Shipping Stocks Slump as Strait Blockade Persists, Oil Transport Faces Oversupply

Stock News
05/26

During the trading session, COSCO SHIP ENGY (01138) saw a decline exceeding 9%. As of the latest update, the stock was down 6.98%, trading at HK$17.87 with a turnover of HK$508 million. On the news front, according to information from the Shanghai Shipping Exchange, this week's VLCC market on the Middle East route remains constrained by restricted traffic through the Strait of Hormuz. Crude oil exports from the Gulf continue at low levels, with overall public transactions limited. Only a few private deals have been reported for available loading ports.
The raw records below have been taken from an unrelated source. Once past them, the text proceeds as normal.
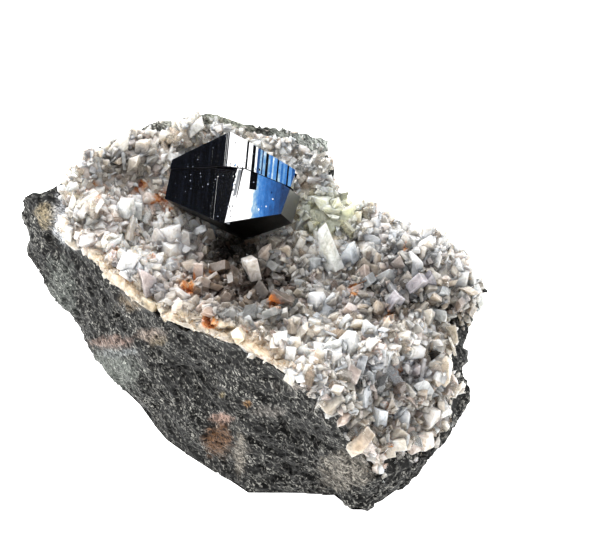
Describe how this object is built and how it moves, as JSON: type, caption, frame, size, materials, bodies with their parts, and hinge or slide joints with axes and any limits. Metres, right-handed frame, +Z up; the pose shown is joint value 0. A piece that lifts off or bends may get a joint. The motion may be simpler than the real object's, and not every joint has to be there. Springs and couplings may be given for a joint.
{
  "type": "anatase mineral specimen",
  "caption": "Mineral specimen: a blue-black anatase dipyramid on a crust of pale quartz and feldspar crystals over a block of dark gneiss.",
  "frame": {"origin": "middle of the flat underside, under the middle of the whole specimen's box", "axes": "+X along the specimen's longest side, +Z up, -Y towards the broken front wall of the block"},
  "size_m": [0.0516, 0.0396, 0.027],
  "materials": {
    "gneiss": "rough broken surface, fine speckle",
    "quartz_feldspar": "milky glassy crystal faces",
    "anatase": "mirror-bright adamantine crystal faces"
  },
  "bodies": {
    "root": {"matrix_rock": "gneiss", "crystal_crust": "quartz_feldspar", "anatase_crystal": "anatase"}
  },
  "joints": []
}
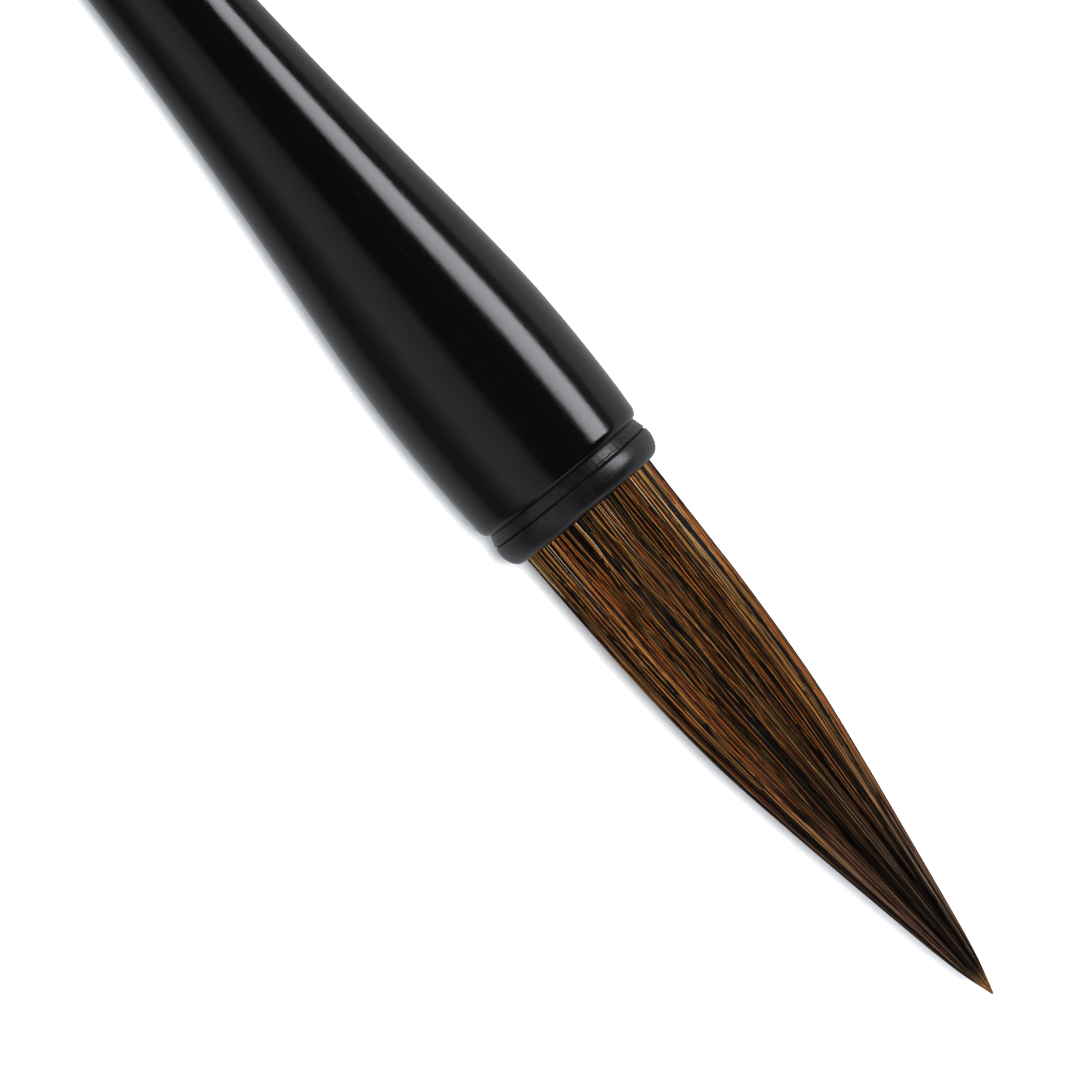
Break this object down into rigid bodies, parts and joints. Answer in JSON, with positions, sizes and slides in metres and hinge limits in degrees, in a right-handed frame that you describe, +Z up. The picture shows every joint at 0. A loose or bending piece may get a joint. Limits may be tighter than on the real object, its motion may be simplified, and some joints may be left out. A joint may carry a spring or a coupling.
{
  "type": "calligraphy brush",
  "caption": "Large calligraphy brush lying flat: black lacquered handle swelling to a beaded mouth ring, and a long pointed brown hair tuft that flexes sideways.",
  "frame": {"origin": "centre of the part's box in X and Y, at the level of the table that the brush lies on", "axes": "+X along the brush towards the tip of the hair, +Z up, +Y to the left seen from above with the tip to the right and away from the viewer; the brush's own axis rises 1.13 degrees towards the tip, because it rests on its swelling and on the ring near its far end"},
  "size_m": [0.24, 0.0192, 0.0192],
  "materials": {
    "lacquer": "gloss",
    "horn": "satin",
    "glue": "satin",
    "rosin": "gloss",
    "thread": "matte",
    "outer_hair": "satin",
    "inner_hair": "satin"
  },
  "bodies": {
    "handle": {"handle_body": "lacquer", "collar_ring": "horn", "top_ring": "horn", "finial": "horn", "glue_bed": "glue", "rosin_seal": "rosin", "root_thread": "thread", "hair_root": "outer_hair"},
    "tuft": {"hair_core": "inner_hair", "hair_padding": "inner_hair", "hair_mantle": "outer_hair"}
  },
  "joints": [
    {"name": "tuft_flex", "type": "hinge", "parent": "handle", "child": "tuft", "pos_m": [0.06901, 0, 0.01004], "axis": [-0.0198, 0, 0.9998], "range_deg": [-45, 45], "stiffness_Nm_per_rad": 0.04}
  ]
}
The geopolitical situation in the Middle East still lacks substantive breakthroughs, with core disagreements persisting in U.S.-Iran negotiations, heightening expectations for further escalation. Currently, overall vessel supply is relatively ample, increasing downward pressure across the market. Guosen Securities noted that at this stage, traffic through the Strait of Hormuz remains at low levels. Against the backdrop of the strait blockade, the oil transport market is characterized by an overall oversupply. Moreover, as the market is currently in its off-season, the fluctuating state of oil freight rates is considered stable. The firm believes that current oil freight rates are still at a bottom support level. Should the strait resume short-term passage, a combination of urgent crude oil shipment demand and controlled capacity from long-term charterers could potentially drive a rapid short-term surge in freight rates.